Dan McCormack

Dan McCormack (born January 22, 1944 in Chicago, IL) is a photographer and professor at Marist College[1] in NY, where he heads the photography program. McCormack has led the Advanced Photography Seminar at the Dutchess County Art Association in Poughkeepsie, NY for over twenty years. He has photographed the nude for over forty years, working in the studio, various indoor settings, and out in the landscape of upstate New York. His book Body Light: Passages in a Relationship, a series of images of his wife Wendy, was published in 1988.[2]

After studying with Aaron Siskind, Joseph Jachna, Arthur Siegel, and Wynn Bullock at the IIT Institute of Design in 1965, Dan McCormack started graduate school in 1968 at the School of the Art Institute of Chicago, where he began photographing the nude.
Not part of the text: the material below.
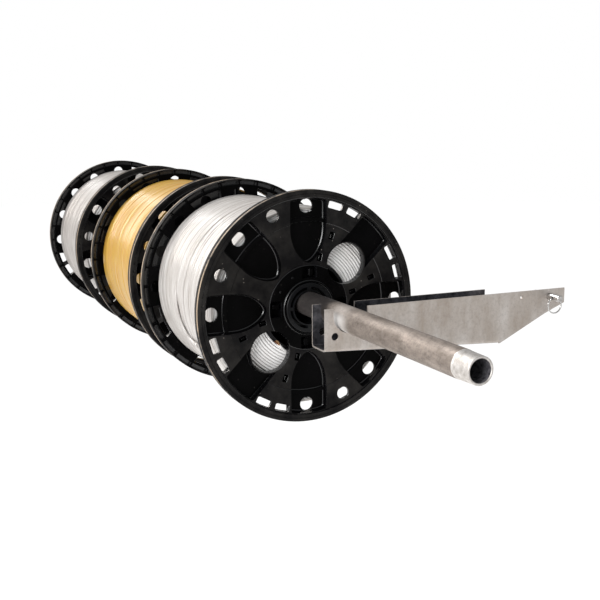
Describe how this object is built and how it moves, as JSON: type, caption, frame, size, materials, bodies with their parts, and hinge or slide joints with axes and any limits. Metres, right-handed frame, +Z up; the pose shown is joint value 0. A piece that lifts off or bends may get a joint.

At the Art Institute of Chicago he worked with Kenneth Josephson, Barbara Crane and Frank Barsotti.[3] Since then, he has "explored figurative imagery in silver, cyanotype, palladium, and digital prints," while working with "Nimslo, Diana, Holga," and conventional cameras, as well as an office scanner and video camera.[4] In his most recent series, he takes B&W photographs with an oatmeal box pinhole camera, then digitally colorizes them,[5] with the result that the images are "rooted in sixteenth-century optics juxtaposed with twenty-first century digital technology." [6]

Dan McCormack's photographs can be found in a number of textbooks--Light and Lens: Photography in the Digital Age (2007) and Exploring Color Photography (2004)--as well as in the collections of the Museum of Fine Arts, Houston;[7] the Center for Creative Photography, University of Arizona; the Visual Studies Workshop in Rochester, NY; the Ontological Museum in Fort Worth, TX; the Pinhole Resource in San Lorenzo, New Mexico; and the Ultimate Eye Foundation in San Francisco, CA.[8]